Encrypted password: The X denotes encrypted password which is actually stored inside /shadow file. If the user does not have a password, then the password field will have an *(asterisk).

User Id (UID): Every user must be allotted a user ID (UID). UID (zero) is kept for root user and UIDs 1-99 are kept for further predefined accounts, UID 100-999 are kept by the system for the administrative purpose. UID 1000 is almost always the first non-system user, usually an administrator. If we create a new user on our Ubuntu system, it will be given the UID of 1001.

Group Id (GID): It denotes the group of each user; like as UIDs, the first 100 GIDs are usually kept for system use. The GID of 0 relates to the root group and the GID of 1000 usually signifies the users. New groups are generally allotted GIDs begins from 1000.
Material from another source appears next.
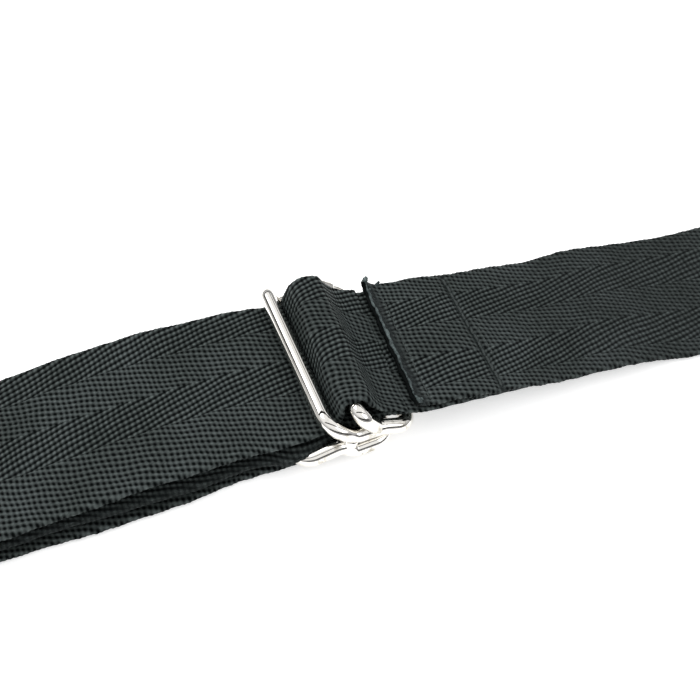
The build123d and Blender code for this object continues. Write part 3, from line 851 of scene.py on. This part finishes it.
near = [UP_L, (7.5, RAIL_Z), (15.0, RAIL_Z + 0.7), (UP_R[0], UP_R[1] + 0.7)]
far = [UP_R, (15.6, RAIL_Z), (9.6, RAIL_Z - 0.9), (2.9, RAIL_Z - 1.2), UP_L]
pts = [(x, -Y, z) for x, z in near] + [(x, Y, z) for x, z in far]
upper = tube("upper_wire_frame", space_path(pts, [6.0, 4.5, 4.5, 4.2, 4.2, 4.5, 4.0, 2.5, 2.6], True), WIRE / 2, M_CHROME, closed=True, seg=40)
seam = [blob((12.6, Y, RAIL_Z - 0.45), 2.36, (0.22, 1.02, 1.02), 2)]
upper = join("upper_wire_frame", [upper] + seam)
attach(upper, "slider"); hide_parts("upper_slider_frame")

pts = [(13.8, -Y, RAIL_Z + 0.8), (UP_C[0], -Y, UP_C[1]), (UP_C[0] + 2.2, Y, UP_C[1] - 1.0), (19.6, Y, RAIL_Z - 0.2)]
bar = tube("upper_middle_bar", space_path(pts, [3.2, 3.2], False), WIRE / 2, M_CHROME, seg=36)
bar = join("upper_middle_bar", [bar, blob((18.6, Y, RAIL_Z + 0.1), 2.0, (1.25, 1.0, 0.7), 6)])
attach(bar, "slider"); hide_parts("upper_centre_bar")

near = [LO_L, (3.6, 6.7), (7.4, 3.7), LO_R]
pts = [(x, -Y, z) for x, z in near] + [(x, Y, z) for x, z in reversed(near)]
lower = tube("lower_wire_frame", space_path(pts, [4.5, 2.6, 2.6, 4.2, 4.2, 2.6, 2.6, 4.5], True), WIRE / 2, M_CHROME, closed=True, seg=40)
lower = join("lower_wire_frame", [lower, blob((-2.0, Y, 5.32), 2.36, (0.22, 1.02, 1.02), 3)])
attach(lower, "slider"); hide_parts("lower_slider_frame")

pts = [(LO_C[0] + 1.4, -Y, RAIL_Z - 0.6), (LO_C[0], -Y, LO_C[1]), (LO_C[0], Y, LO_C[1]), (LO_C[0] + 1.4, Y, RAIL_Z - 0.6)]
cb = tube("lower_middle_bar", space_path(pts, [2.9, 2.9], False), WIRE / 2, M_CHROME, seg=36)
cb = join("lower_middle_bar", [cb] + [blob((LO_C[0] + 1.3, s * Y, RAIL_Z - 1.2), 2.1, (1.2, 1.0, 0.7), 7 + s) for s in (-1, 1)] + [blob((LO_C[0] + 0.3, s * Y, 4.9), 2.1, (1.25, 1.0, 0.9), 9 + s) for s in (-1, 1)])
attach(cb, "slider"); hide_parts("lower_centre_bar")

pts = [(RING[0], -Y, RING[1]), (TAIL[0], -Y, TAIL[1]), (TAIL[0], Y, TAIL[1]), (RING[0], Y, RING[1])]
ring = tube("wire_ring", space_path(pts, [4.5, 2.8, 2.8, 4.5], True), WIRE / 2, M_CHROME, closed=True, seg=40)
ring = join("wire_ring", [ring, blob(((RING[0] + TAIL[0]) / 2, Y, (RING[1] + TAIL[1]) / 2), 2.36, (0.25, 1.02, 1.02), 4)])
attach(ring, "ring"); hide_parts("tail_ring")


# ------------------------------------------------------------------ leather ends
def leather_piece(name, node, mat, holes, top):
    """The CAD ply, remeshed fine, its edges smoothed round, drawn in by its stitches."""
    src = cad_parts[node]
    me = src.data.copy(); me.name = name
    o = bpy.data.objects.new(name, me)
    bpy.context.scene.collection.objects.link(o)
    me.materials.clear(); me.materials.append(mat)
    m1 = o.modifiers.new("r", "REMESH"); m1.mode = "VOXEL"; m1.voxel_size = 0.00042; m1.use_smooth_shade = True
    m2 = o.modifiers.new("s", "SMOOTH"); m2.factor = 0.5; m2.iterations = 4
    dg = bpy.context.evaluated_depsgraph_get()
    new = bpy.data.meshes.new_from_object(o.evaluated_get(dg))
    o.modifiers.clear(); o.data = new; new.name = name
    new.materials.clear(); new.materials.append(mat)
    co = np.zeros(len(new.vertices) * 3, np.float32); new.vertices.foreach_get("co", co); co = co.reshape(-1, 3).astype(float)
    no = np.zeros_like(co, dtype=np.float32).ravel(); new.vertices.foreach_get("normal", no); no = no.reshape(-1, 3)
    q = co / MM
    d = np.zeros(len(co))
    upf = np.clip(no[:, 2] if top else -no[:, 2], 0, 1)
    for hx, hy in holes:
        d -= 0.34 * upf * np.exp(-((q[:, 0] - hx) ** 2 + (q[:, 1] - hy) ** 2) / 1.1 ** 2)
    ph = rng.uniform(0, 6.28, 6)
    d += 0.07 * (np.sin(q[:, 0] * 1.9 + ph[0]) * np.sin(q[:, 1] * 1.6 + ph[1]) + np.sin(q[:, 0] * 0.7 + q[:, 1] * 0.9 + ph[2]))
    if top:
        d += 0.10 * upf * np.sin(q[:, 0] / 5.0 + ph[3]) * np.sin(q[:, 1] / 7.0 + ph[4])
    co += no * (d * MM)[:, None]
    new.vertices.foreach_set("co", co.astype(np.float32).ravel()); new.update()
    for p in new.polygons: p.use_smooth = True
    return o


for sgn, body in ((1, "strap"), (-1, "tail")):
    who = "shoulder" if sgn > 0 else "tail"
    edge = 28.0 - 3.2
    line = []
    def add(p, q, n):
        for i in range(n):
            a, b = (i + 0.06) / n, (i + 0.80) / n
            line.append((np.array(p) + (np.array(q) - np.array(p)) * a, np.array(p) + (np.array(q) - np.array(p)) * b))
    add((392.0, -edge), (392.0, edge), 15)
    add((392.0, edge), (413.5, edge), 7)
    add((392.0, -edge), (413.5, -edge), 7)
    add((413.5, -edge), (413.5, edge), 15)
    add((394.0, -edge + 2), (412.0, edge - 2), 14)
    add((394.0, edge - 2), (412.0, -edge + 2), 14)
    holes = [(sgn * h[0], h[1]) for l in line for h in l]
    top = leather_piece(f"{who}_leather_front", f"{who}_leather_top", M_LEATHER, holes, True)
    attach(top, body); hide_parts(f"{who}_leather_top")
    back = leather_piece(f"{who}_leather_back", f"{who}_leather_bottom", M_LEATHER_B, [], False)
    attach(back, body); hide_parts(f"{who}_leather_bottom")
    zt = B(f"{who}_leather_top")[1][2]
    st = [stitch((sgn * a[0], a[1], zt - 0.04), (sgn * b[0], b[1], zt - 0.04), (0, 0, 1), r=0.33, seed=200 + i) for i, (a, b) in enumerate(line)]
    o = join(f"{who}_leather_sewing", st)
    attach(o, body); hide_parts(f"{who}_leather_stitches")

# ------------------------------------------------------------------ floor, light, camera
t = Tree("pale_floor")
co_ = t.new("ShaderNodeTexCoord")
t.nt.links.new(t.mix(t.noise(co_.outputs["Object"], 6.0, 2.0) * 0.02, (0.90, 0.90, 0.90), (0.86, 0.86, 0.86)), t.p.inputs["Base Color"])
t.p.inputs["Roughness"].default_value = 0.95
t.p.inputs["Specular IOR Level"].default_value = 0.1
t.p.inputs["Emission Color"].default_value = (1, 1, 1, 1)
t.p.inputs["Emission Strength"].default_value = 0.50
bm = bmesh.new(); bmesh.ops.create_grid(bm, x_segments=2, y_segments=2, size=6.0)
me = bpy.data.meshes.new("floor"); bm.to_mesh(me); bm.free(); me.materials.append(t.mat)
floor = bpy.data.objects.new("floor", me); floor.location = (0, 0, -0.0006)
bpy.context.scene.collection.objects.link(floor)

w = bpy.data.worlds.new("studio"); bpy.context.scene.world = w; w.use_nodes = True
nt = w.node_tree
geo = nt.nodes.new("ShaderNodeTexCoord"); sx = nt.nodes.new("ShaderNodeSeparateXYZ"); rp_ = nt.nodes.new("ShaderNodeValToRGB")
nt.links.new(geo.outputs["Generated"], sx.inputs[0]); nt.links.new(sx.outputs["Z"], rp_.inputs["Fac"])
el = rp_.color_ramp.elements
el[0].position, el[0].color = 0.02, (0.30, 0.30, 0.31, 1)
el[1].position, el[1].color = 0.60, (1.0, 1.0, 1.0, 1)
k = el.new(0.30); k.color = (0.55, 0.55, 0.56, 1)
nt.links.new(rp_.outputs["Color"], nt.nodes["Background"].inputs["Color"])
nt.nodes["Background"].inputs["Strength"].default_value = 1.0


def area(name, loc, aim, size, power, color=(1, 1, 1)):
    l = bpy.data.lights.new(name, "AREA"); l.shape = "RECTANGLE"; l.size, l.size_y = size; l.energy = power; l.color = color
    o = bpy.data.objects.new(name, l); o.location = loc
    o.rotation_euler = (Vector(aim) - Vector(loc)).to_track_quat("-Z", "Y").to_euler()
    bpy.context.scene.collection.objects.link(o)
    return o


area("key", (-0.5, 0.55, 1.1), (0, 0, 0), (0.9, 0.9), 7.0)
area("fill", (0.7, -0.7, 0.9), (0, 0, 0), (0.8, 0.8), 2.5)


def flag(name, axis, radius, turn, width, lo, hi, shade):
    """A long narrow card beside the set, seen only in the polished wire."""
    c = Tree(name + "_mat")
    c.p.inputs["Base Color"].default_value = (shade, shade, shade * 0.97, 1); c.p.inputs["Roughness"].default_value = 1.0
    a0, a1 = math.radians(turn - width / 2), math.radians(turn + width / 2)
    v = []
    for along, a in ((lo, a0), (hi, a0), (hi, a1), (lo, a1)):
        p, z = radius * math.sin(a), radius * math.cos(a)
        v.append((p, along, z) if axis == "y" else (along, p, z))
    me = bpy.data.meshes.new(name); me.from_pydata(v, [], [(0, 1, 2, 3)]); me.materials.append(c.mat)
    o = bpy.data.objects.new(name, me); bpy.context.scene.collection.objects.link(o)
    o.visible_camera = False; o.visible_diffuse = False; o.visible_shadow = False


flag("flag_1", "y", 0.80, -50, 11, 0.20, 1.20, 0.0)
flag("flag_2", "y", 0.80, 33, 9, 0.20, 1.20, 0.02)
flag("flag_3", "y", 0.90, -82, 20, 0.05, 1.30, 0.45)
flag("flag_4", "x", 0.90, -70, 13, -0.9, 1.3, 0.0)
flag("flag_5", "x", 0.90, 27, 10, -0.9, 1.3, 0.02)
flag("flag_6", "x", 0.95, -22, 8, -0.9, 1.3, 0.02)
flag("flag_7", "x", 0.95, 62, 9, -0.9, 1.3, 0.05)

AZ, EL, ROLL, DIST, SCALE = math.radians(-20.4), math.radians(46.9), math.radians(0.6), 0.400, 3.50
back = Vector((math.sin(AZ) * math.cos(EL), -math.cos(AZ) * math.cos(EL), math.sin(EL)))
target = Vector((0.0168, 0.0029, 0.010))
cam = bpy.data.cameras.new("camera"); cam_o = bpy.data.objects.new("camera", cam)
bpy.context.scene.collection.objects.link(cam_o); bpy.context.scene.camera = cam_o
right = Vector((math.cos(AZ), math.sin(AZ), 0)); up = back.cross(right)
r2 = right * math.cos(ROLL) + up * math.sin(ROLL); u2 = -right * math.sin(ROLL) + up * math.cos(ROLL)
rot = Matrix((r2, u2, back)).transposed()
cam_o.matrix_world = Matrix.Translation(target + back * DIST) @ rot.to_4x4()
cam.sensor_width = 36.0
cam.lens = 36.0 * SCALE * DIST * 1000 / 700.0
cam.clip_start, cam.clip_end = 0.02, 20.0
cam.shift_x, cam.shift_y = 0.0016, -0.0028
bpy.context.scene.view_settings.view_transform = "Standard"
bpy.context.scene.view_settings.look = "None"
Gecos Field: Usually, this is a set of comma-separated values that tells more details related to the users. The format for the GECOS field denotes the following information:

User’s full name

Building and room number or contact person

Office telephone number

Home telephone number

Any other contact information

Home Directory: Denotes the path of the user’s home directory, where all his files and programs are stored. If there is no specified directory then / becomes user’s directory.

Shell: It denotes the full path of the default shell that executes the command (by the user) and displays the results.

 NOTE: Each field is separated by (colon)

Let’s Start Now!!

Adding User by Default Method

Let’s first open /etc/passwd file through cat command, to view the present users available in our system.

From the image given above, you can perceive that “raj” is the last user with uid 1000. Here gid 1000 denotes it is a non-system user. 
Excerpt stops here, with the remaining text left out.